Robust Multi-Agent Optimization: Coping with Packet-Dropping Link Failures

We study the problem of multi-agent optimization in the presence of communication failures, where agents are connected by a strongly connected communication network. Specifically, we are interested in optimizing $h(x)=\frac{1}{n}\sum_{i=1}^n h_i(x)$, where $\mathcal{V}=\{1, \ldots, n\}$ is the set of agents, and $h_i(\cdot)$ is agent $i$'s local cost function. We consider the scenario where the communication links may suffer packet-dropping failures (i.e., the sent messages are not guaranteed to be delivered in the same iteration), but each link is reliable at least once in every $B$ consecutive message transmissions.
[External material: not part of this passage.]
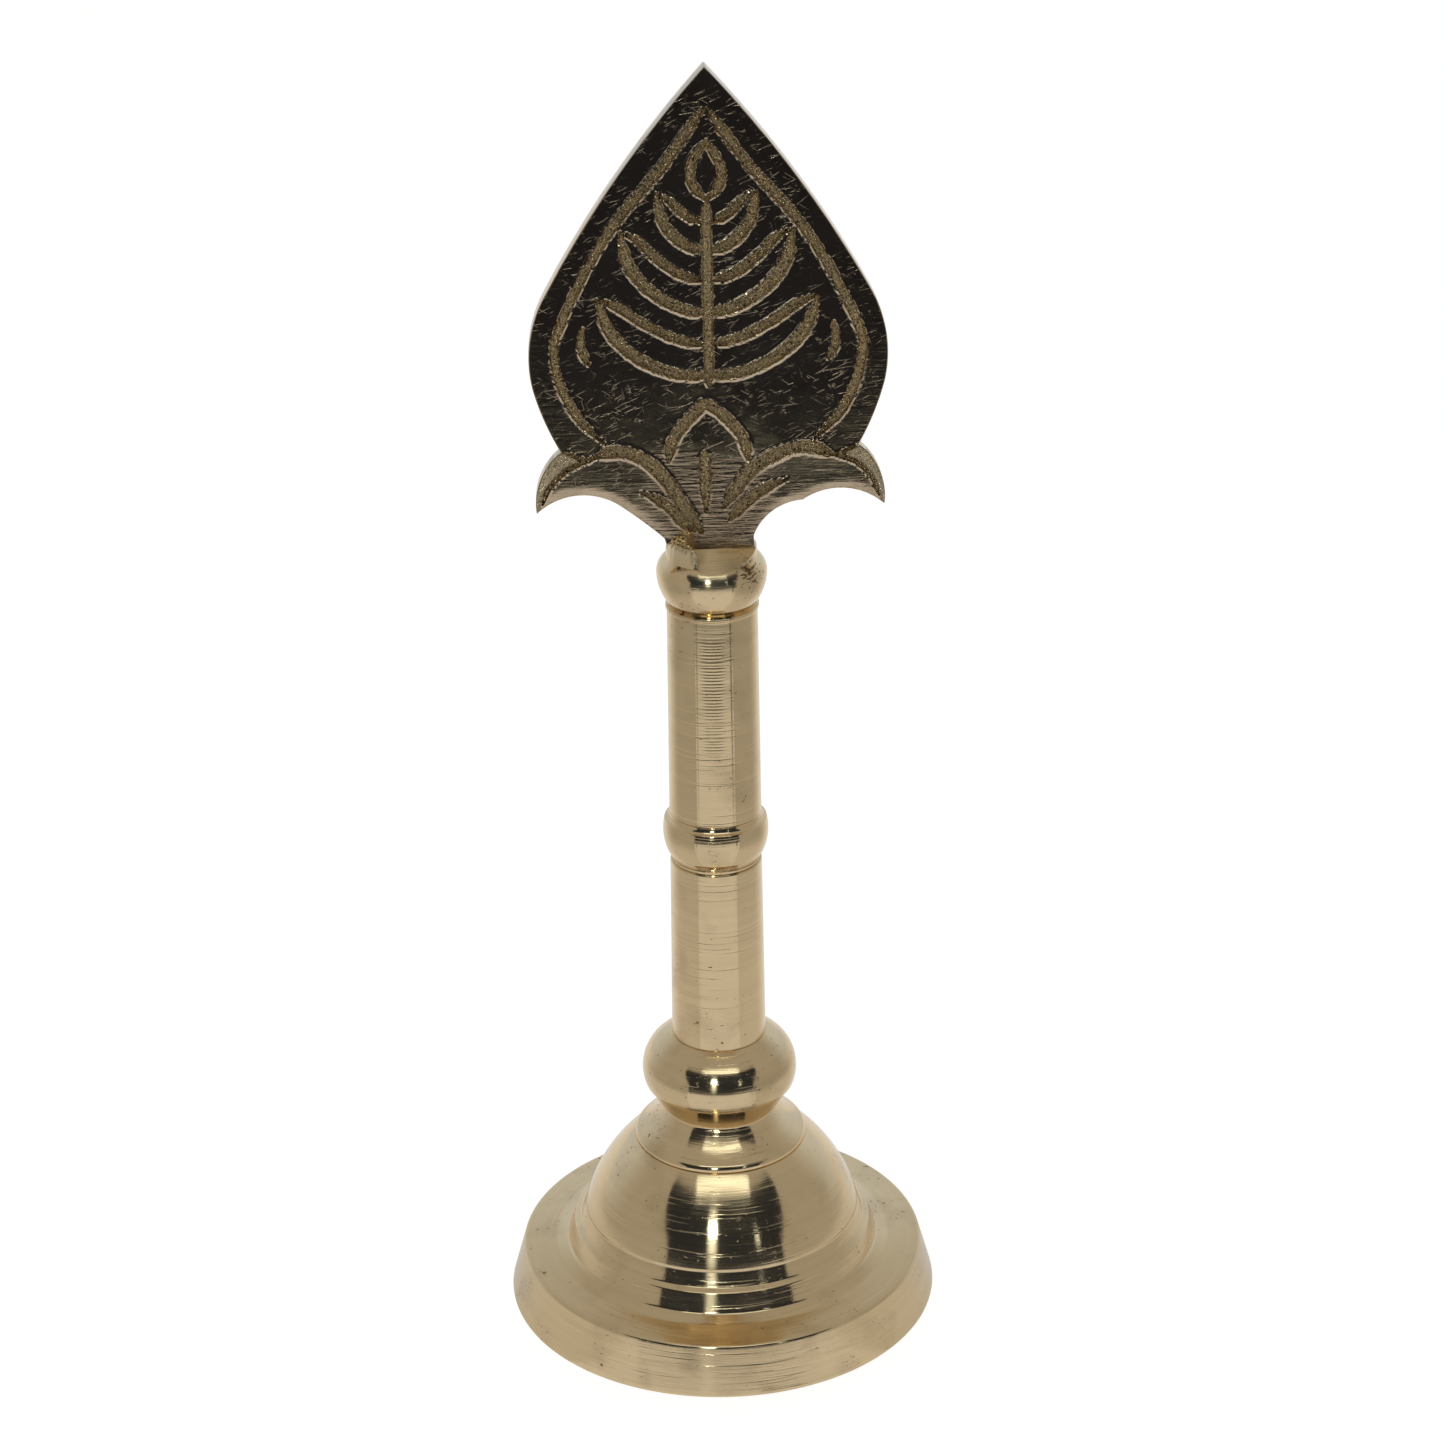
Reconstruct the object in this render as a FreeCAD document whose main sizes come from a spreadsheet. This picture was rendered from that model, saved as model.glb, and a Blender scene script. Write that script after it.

This bounded time reliability assumption is reasonable since it has been shown that with unbounded message delays, convergence is not guaranteed for reaching consensus -- a special case of the optimization problem of interest. We propose a robust distributed optimization algorithm wherein each agent updates its local estimate using slightly different routines in odd and even iterations. We show that these local estimates converge to a common optimum of $h(\cdot)$ sub-linearly at convergence rate $O(\frac{1}{\sqrt{t}})$, where $t$ is the number of iteration. Our proposed algorithm combines the Push-Sum Distributed Dual Averaging method with a robust average consensus algorithm. The main analysis challenges come from the fact that the effective communication network is time varying, and that each agent does not know the actual number of reliable outgoing links at each iteration.